Who’s to blame for the biggest financial catastrophe of our time? There are plenty of culprits, but one candidate for lead perp is former Sen. Phil Gramm. Eight years ago, as part of a decades-long anti-regulatory crusade, Gramm pulled a sly legislative maneuver that greased the way to the multibillion-dollar subprime meltdown. . . .

Credit default swaps are essentially insurance policies covering the losses on securities in the event of a default. Financial institutions buy them to protect themselves if an investment they hold goes south. . . . Because of the swap-related provisions of Gramm’s bill — which were supported by Fed chairman Alan Greenspan and Treasury secretary Larry Summers — a $62 trillion market (nearly four times the size of the entire U.S. stock market) remained utterly unregulated, meaning no one made sure the banks and hedge funds had the assets to cover the losses they guaranteed.

“Utterly unregulated” is an overstatement, but it is not necessary to get into the details to see the problem with Corn’s account. To believe that Gramm was pulling a “sly legislative maneuver,” you would have to think that Greenspan and Summers — Clinton’s Treasury secretary, that is — were in on the conspiracy. In which case Gramm’s claim to be “lead perp” looks pretty thin.

As right-of-center blogger Tom Maguire has pointed out, the credit-default provision of the law actually emerged from a Clinton administration working group.

Note that Ponnuru does not deny that the deregulation of swaps was one cause of the subprime mess. (In fact, as I reported in the article, UBS, explaining its $37 billion in subprime-related losses, pointed to credit default swaps.) Also note that he does not deny that Gramm was the legislator responsible for making this measure a reality. As the fellow who tacked it on to the must-pass spending bill immediately before the bill was to be voted on, he certainly can be assigned authorship. The commodities deregulation bill prior to Gramm’s maneuver had been considered dead–even by Gramm himself.

Ponnuru has been reporting on Washington long enough to know that shoving a bill into a must-pass appropriations measure at the last minute qualifies as a “sly” move. Here’s how a 2006 report from the Senate Permanent Subcommittee on Investigations–then chaired by Republican Senator Norm Coleman–put it: “The [commodities deregulation bill] was passed by both the House and Senate on December 15, the last day of the 106th Congress, as part of an omnibus legislative package involving 13 appropriations bills and several authorization bills. There was no opportunity for debate on any of the significant provisions.” As one congressional aide told me about the measure’s passage, “Nobody in either chamber had any knowledge of what was going on or what was in it.”

Ponnuru’s logic is wanting. Just because Greenspan, Summers, and a Clinton administration working group also wanted to see swaps deregulated does not mean that Gramm did not pull a fast one. By the way, not everyone was on the swaps-deregulation express.

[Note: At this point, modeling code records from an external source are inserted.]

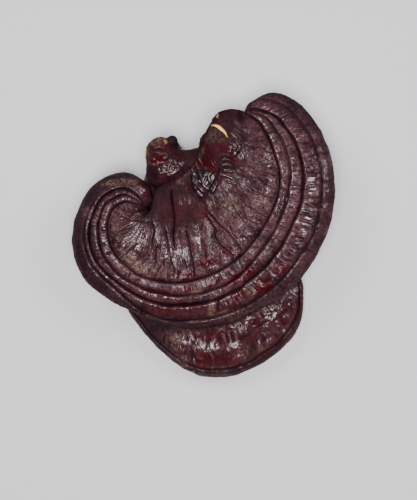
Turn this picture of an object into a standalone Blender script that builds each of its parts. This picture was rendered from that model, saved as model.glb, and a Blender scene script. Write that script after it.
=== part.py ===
"""Reishi mushroom: two kidney-shaped caps, one above the other, grown from one short knobbly stem.

Metres, +Z up. The origin is the middle of the stem's flat cut, on the surface that the mushroom rests on.
Each cap is a loft. A station is one place along the rim. At each station a spoke runs from the cap's
back, where it leaves the stem, over the disc to the first furrow, and over the ridges to the margin.
"""

import math

import bmesh
import bpy
import numpy as np
from mathutils import Vector

MM = 0.001

# Rails are in mm about the cap's centre, stations running from the left tip, clockwise seen from below.
# rings: where furrows two to four lie, as shares of the way from the first furrow to the margin.
# back_top, margin_level, beds, crests and belly: heights in mm above the centre.
# belly: the underside from margin to back, as (place on the spoke, height).
# swellings: lumps and hollows of the disc, as (place, radius, height).
UPPER_CAP = {
    "centre": (20.2, -12.5, 35.0),
    "tilt_deg": (2.0, -3.0, 0.0),
    "columns": 62,
    "back": (
        (-27.2, -12.3), (-26.8, -12.8), (-26.2, -13.3), (-25.2, -13.5), (-24.2, -13.2), (-24.0, -11.8),
        (-23.9, -7.8), (-22.2, -2.8), (-15.4, 0.8), (-8.4, 6.8), (-3.6, 13.0), (-0.4, 20.4),
        (3.2, 26.6), (6.8, 30.6), (11.3, 32.0), (15.3, 31.5), (17.6, 30.4),
    ),
    "furrow": (
        (-29.0, -11.5), (-31.8, -10.6), (-36.9, -9.9), (-42.3, -13.5), (-44.6, -22.1), (-41.9, -32.0),
        (-33.3, -41.0), (-22.1, -45.5), (-9.5, -46.1), (6.7, -40.7), (19.4, -30.4), (29.9, -14.0),
        (33.5, 0.0), (30.2, 14.0), (24.8, 24.8), (20.3, 28.6), (18.4, 30.2),
    ),
    "margin": (
        (-24.1, -8.6), (-26.6, -1.9), (-37.7, 3.8), (-53.0, -3.2), (-61.4, -23.4), (-58.4, -41.0),
        (-46.1, -53.9), (-26.0, -63.4), (-7.3, -68.0), (16.0, -63.4), (40.6, -47.9), (55.4, -23.3),
        (58.4, 0.0), (54.7, 17.3), (44.2, 33.3), (30.6, 39.7), (20.1, 35.1),
    ),
    "rings": (
        *[(0.28, 0.49, 0.63)] * 4,
        (0.25, 0.47, 0.62), (0.25, 0.46, 0.60), (0.27, 0.45, 0.62), (0.27, 0.52, 0.86), (0.27, 0.47, 0.79),
        (0.28, 0.46, 0.79), (0.20, 0.41, 0.75), (0.18, 0.41, 0.77), (0.18, 0.43, 0.76), (0.21, 0.43, 0.75),
        (0.19, 0.37, 0.72), (0.12, 0.26, 0.68), (0.14, 0.28, 0.68),
    ),
    "back_top": (-4, -4, -4, -4, -3, -1.5, -0.5, 0, -0.5, -0.5, 1, 4, 4, 3, 1.5, 0, -1),
    "margin_level": (-6, -6.5, -7.5, -8.5, -9, -9, -8.5, -8, -8, -7.5, -7, -7, -7, -7, -6.5, -6, -5),
    "beds": (-1.3, -1.2, -1.7, -2.0),
    "crests": (1.3, 1.6, 2.0),
    "belly": (
        (1.95, -10.6), (1.8, -10.4), (1.45, -11.0), (1.0, -12.2), (0.6, -13.8), (0.32, -13.0), (0.13, -10.0),
        (0.03, -6.0),
    ),
    "swellings": (
        ((8.0, 16.0), 9.0, 2.4), ((-0.5, -1.5), 5.5, 2.2), ((3.5, 7.5), 6.0, 1.5), ((-12.0, -24.0), 16.0, 1.6),
        ((-2.4, -12.6), 3.2, -1.0), ((2.0, -17.4), 3.2, -1.2), ((6.8, -22.8), 3.2, -1.0), ((9.0, -15.0), 6.0, 1.2),
    ),
}

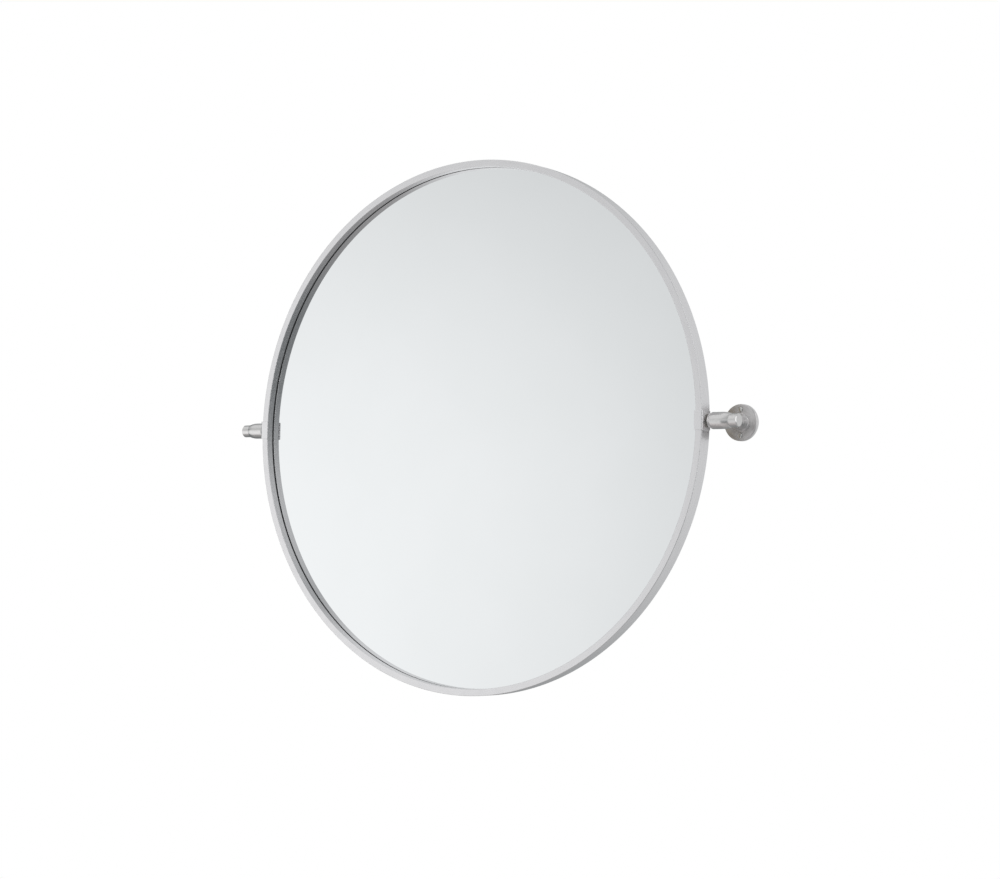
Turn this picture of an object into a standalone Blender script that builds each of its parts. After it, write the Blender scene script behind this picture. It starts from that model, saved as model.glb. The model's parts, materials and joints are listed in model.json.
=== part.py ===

Arthur Levitt, then the chairman of the Securities and Exchange Commission, testified before a joint hearing of the Senate agriculture committee and Gramm’s Senate banking committee that the wholesale deregulation of swaps would be dangerous: “In my judgment, the risk of this regulatory approach is simply unacceptable for America’s investors. Moreover, I think there is no apparent public policy justification for this far-reaching provision.” And Congress, through its normal deliberations, had not seen fit to pass the commodities bill.

Gramm slid the commodities into the spending bill at a hectic moment when few were paying attention. In classic Capitol Hill fashion, he exploited the situation. Does Ponnuru believe this style of governance is good for the Republic? As the guy who orchestrated this backdoor maneuver, doesn’t Gramm qualify as lead perp? To award him that title doesn’t mean there weren’t other perps as well. In fact, it suggests there were.

Conservatives often spout off about responsibility and accountability. But Ponnuru wants to hand Gramm a pass. It was his bill (cosponsored by a few others). It was his action that turned the bill into law. It was the subsequent rise of unregulated credit default swaps that helped create the conditions for the subprime crisis. I encourage readers to review my article and Ponnuru’s and decide which deserves to be labeled a “hit piece.”